[GIVEN REQUEST] Extract the complete data exactly as given.

[SUPPLIED INFORMATION]
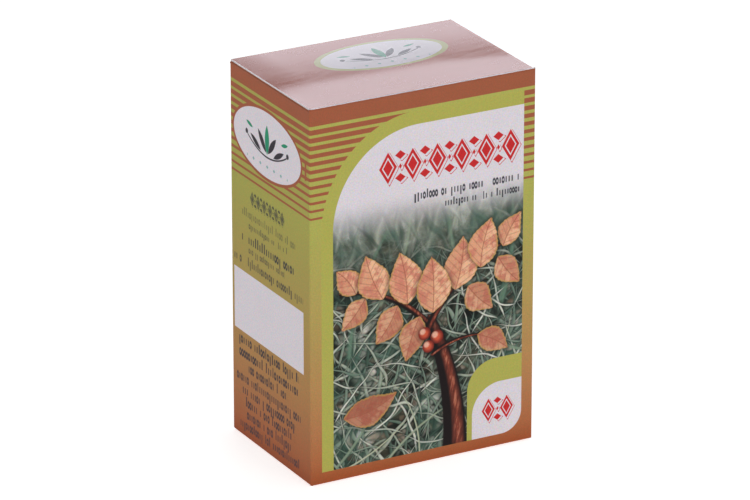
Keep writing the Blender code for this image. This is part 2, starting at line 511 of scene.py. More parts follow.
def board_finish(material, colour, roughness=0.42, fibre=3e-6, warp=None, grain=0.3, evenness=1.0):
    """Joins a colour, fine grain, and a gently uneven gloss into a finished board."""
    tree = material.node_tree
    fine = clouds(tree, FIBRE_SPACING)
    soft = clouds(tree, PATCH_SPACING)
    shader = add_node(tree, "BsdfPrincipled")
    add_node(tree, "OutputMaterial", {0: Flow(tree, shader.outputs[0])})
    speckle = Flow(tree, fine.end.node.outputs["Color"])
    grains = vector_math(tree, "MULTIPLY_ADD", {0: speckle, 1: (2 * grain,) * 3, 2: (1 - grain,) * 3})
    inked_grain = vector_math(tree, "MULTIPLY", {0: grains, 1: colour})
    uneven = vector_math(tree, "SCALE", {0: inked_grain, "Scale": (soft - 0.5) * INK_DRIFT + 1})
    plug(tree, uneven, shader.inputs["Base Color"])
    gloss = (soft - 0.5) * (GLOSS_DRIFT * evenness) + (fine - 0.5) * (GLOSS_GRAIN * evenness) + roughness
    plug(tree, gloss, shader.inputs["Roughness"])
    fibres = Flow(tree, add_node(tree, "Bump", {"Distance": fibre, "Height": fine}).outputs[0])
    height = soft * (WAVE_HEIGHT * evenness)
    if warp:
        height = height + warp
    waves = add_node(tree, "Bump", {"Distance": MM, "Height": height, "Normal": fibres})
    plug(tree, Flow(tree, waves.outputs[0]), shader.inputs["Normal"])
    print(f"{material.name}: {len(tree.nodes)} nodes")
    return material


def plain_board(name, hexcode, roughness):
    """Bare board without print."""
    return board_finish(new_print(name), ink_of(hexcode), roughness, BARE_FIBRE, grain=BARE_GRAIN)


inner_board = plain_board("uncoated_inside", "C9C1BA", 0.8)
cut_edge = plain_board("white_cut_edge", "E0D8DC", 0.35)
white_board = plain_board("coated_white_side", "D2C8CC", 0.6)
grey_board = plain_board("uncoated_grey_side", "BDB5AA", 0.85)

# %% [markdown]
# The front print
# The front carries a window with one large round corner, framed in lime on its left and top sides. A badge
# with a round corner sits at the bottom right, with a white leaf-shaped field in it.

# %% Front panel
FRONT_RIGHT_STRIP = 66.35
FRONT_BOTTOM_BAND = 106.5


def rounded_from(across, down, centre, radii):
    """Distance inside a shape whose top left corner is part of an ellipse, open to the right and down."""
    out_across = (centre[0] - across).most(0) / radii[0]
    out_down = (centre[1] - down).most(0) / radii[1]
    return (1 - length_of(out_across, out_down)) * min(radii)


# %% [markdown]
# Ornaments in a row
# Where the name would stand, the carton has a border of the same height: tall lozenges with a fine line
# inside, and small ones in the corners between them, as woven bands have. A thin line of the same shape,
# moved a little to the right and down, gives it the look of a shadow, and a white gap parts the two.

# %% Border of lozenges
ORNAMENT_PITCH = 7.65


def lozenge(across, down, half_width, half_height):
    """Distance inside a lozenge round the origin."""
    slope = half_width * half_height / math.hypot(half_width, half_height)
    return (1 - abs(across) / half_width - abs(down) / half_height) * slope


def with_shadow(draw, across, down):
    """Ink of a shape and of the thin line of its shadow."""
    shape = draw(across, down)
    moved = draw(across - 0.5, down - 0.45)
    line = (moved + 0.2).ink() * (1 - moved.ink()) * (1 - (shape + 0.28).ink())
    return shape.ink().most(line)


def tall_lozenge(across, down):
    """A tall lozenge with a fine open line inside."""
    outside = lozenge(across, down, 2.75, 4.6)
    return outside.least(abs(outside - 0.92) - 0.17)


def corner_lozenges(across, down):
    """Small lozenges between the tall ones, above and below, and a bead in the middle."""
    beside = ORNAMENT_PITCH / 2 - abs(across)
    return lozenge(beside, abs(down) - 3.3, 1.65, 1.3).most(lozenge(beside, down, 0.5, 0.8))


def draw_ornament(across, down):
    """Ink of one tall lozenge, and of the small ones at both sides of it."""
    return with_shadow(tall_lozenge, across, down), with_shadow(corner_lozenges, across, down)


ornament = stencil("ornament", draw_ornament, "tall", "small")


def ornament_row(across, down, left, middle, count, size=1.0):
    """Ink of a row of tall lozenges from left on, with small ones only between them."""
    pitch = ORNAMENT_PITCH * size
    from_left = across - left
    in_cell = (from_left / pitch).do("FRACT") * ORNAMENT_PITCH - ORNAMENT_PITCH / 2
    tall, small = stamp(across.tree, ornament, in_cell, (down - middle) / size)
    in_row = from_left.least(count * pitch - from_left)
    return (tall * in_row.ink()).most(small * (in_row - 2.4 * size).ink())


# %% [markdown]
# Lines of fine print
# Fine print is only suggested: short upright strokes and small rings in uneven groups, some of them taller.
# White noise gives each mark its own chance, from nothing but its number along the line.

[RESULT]
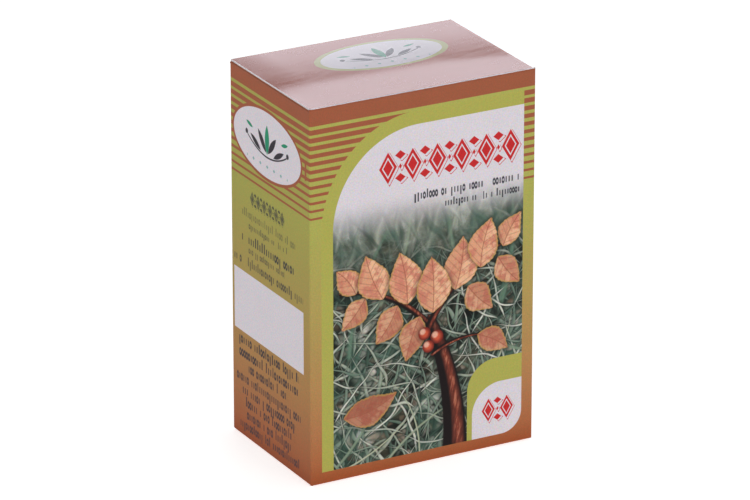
Keep writing the Blender code for this image. This is part 2, starting at line 511 of scene.py. More parts follow.
def board_finish(material, colour, roughness=0.42, fibre=3e-6, warp=None, grain=0.3, evenness=1.0):
    """Joins a colour, fine grain, and a gently uneven gloss into a finished board."""
    tree = material.node_tree
    fine = clouds(tree, FIBRE_SPACING)
    soft = clouds(tree, PATCH_SPACING)
    shader = add_node(tree, "BsdfPrincipled")
    add_node(tree, "OutputMaterial", {0: Flow(tree, shader.outputs[0])})
    speckle = Flow(tree, fine.end.node.outputs["Color"])
    grains = vector_math(tree, "MULTIPLY_ADD", {0: speckle, 1: (2 * grain,) * 3, 2: (1 - grain,) * 3})
    inked_grain = vector_math(tree, "MULTIPLY", {0: grains, 1: colour})
    uneven = vector_math(tree, "SCALE", {0: inked_grain, "Scale": (soft - 0.5) * INK_DRIFT + 1})
    plug(tree, uneven, shader.inputs["Base Color"])
    gloss = (soft - 0.5) * (GLOSS_DRIFT * evenness) + (fine - 0.5) * (GLOSS_GRAIN * evenness) + roughness
    plug(tree, gloss, shader.inputs["Roughness"])
    fibres = Flow(tree, add_node(tree, "Bump", {"Distance": fibre, "Height": fine}).outputs[0])
    height = soft * (WAVE_HEIGHT * evenness)
    if warp:
        height = height + warp
    waves = add_node(tree, "Bump", {"Distance": MM, "Height": height, "Normal": fibres})
    plug(tree, Flow(tree, waves.outputs[0]), shader.inputs["Normal"])
    print(f"{material.name}: {len(tree.nodes)} nodes")
    return material


def plain_board(name, hexcode, roughness):
    """Bare board without print."""
    return board_finish(new_print(name), ink_of(hexcode), roughness, BARE_FIBRE, grain=BARE_GRAIN)


inner_board = plain_board("uncoated_inside", "C9C1BA", 0.8)
cut_edge = plain_board("white_cut_edge", "E0D8DC", 0.35)
white_board = plain_board("coated_white_side", "D2C8CC", 0.6)
grey_board = plain_board("uncoated_grey_side", "BDB5AA", 0.85)

# %% [markdown]
# The front print
# The front carries a window with one large round corner, framed in lime on its left and top sides. A badge
# with a round corner sits at the bottom right, with a white leaf-shaped field in it.

# %% Front panel
FRONT_RIGHT_STRIP = 66.35
FRONT_BOTTOM_BAND = 106.5


def rounded_from(across, down, centre, radii):
    """Distance inside a shape whose top left corner is part of an ellipse, open to the right and down."""
    out_across = (centre[0] - across).most(0) / radii[0]
    out_down = (centre[1] - down).most(0) / radii[1]
    return (1 - length_of(out_across, out_down)) * min(radii)


# %% [markdown]
# Ornaments in a row
# Where the name would stand, the carton has a border of the same height: tall lozenges with a fine line
# inside, and small ones in the corners between them, as woven bands have. A thin line of the same shape,
# moved a little to the right and down, gives it the look of a shadow, and a white gap parts the two.

# %% Border of lozenges
ORNAMENT_PITCH = 7.65


def lozenge(across, down, half_width, half_height):
    """Distance inside a lozenge round the origin."""
    slope = half_width * half_height / math.hypot(half_width, half_height)
    return (1 - abs(across) / half_width - abs(down) / half_height) * slope


def with_shadow(draw, across, down):
    """Ink of a shape and of the thin line of its shadow."""
    shape = draw(across, down)
    moved = draw(across - 0.5, down - 0.45)
    line = (moved + 0.2).ink() * (1 - moved.ink()) * (1 - (shape + 0.28).ink())
    return shape.ink().most(line)


def tall_lozenge(across, down):
    """A tall lozenge with a fine open line inside."""
    outside = lozenge(across, down, 2.75, 4.6)
    return outside.least(abs(outside - 0.92) - 0.17)


def corner_lozenges(across, down):
    """Small lozenges between the tall ones, above and below, and a bead in the middle."""
    beside = ORNAMENT_PITCH / 2 - abs(across)
    return lozenge(beside, abs(down) - 3.3, 1.65, 1.3).most(lozenge(beside, down, 0.5, 0.8))


def draw_ornament(across, down):
    """Ink of one tall lozenge, and of the small ones at both sides of it."""
    return with_shadow(tall_lozenge, across, down), with_shadow(corner_lozenges, across, down)


ornament = stencil("ornament", draw_ornament, "tall", "small")


def ornament_row(across, down, left, middle, count, size=1.0):
    """Ink of a row of tall lozenges from left on, with small ones only between them."""
    pitch = ORNAMENT_PITCH * size
    from_left = across - left
    in_cell = (from_left / pitch).do("FRACT") * ORNAMENT_PITCH - ORNAMENT_PITCH / 2
    tall, small = stamp(across.tree, ornament, in_cell, (down - middle) / size)
    in_row = from_left.least(count * pitch - from_left)
    return (tall * in_row.ink()).most(small * (in_row - 2.4 * size).ink())


# %% [markdown]
# Lines of fine print
# Fine print is only suggested: short upright strokes and small rings in uneven groups, some of them taller.
# White noise gives each mark its own chance, from nothing but its number along the line.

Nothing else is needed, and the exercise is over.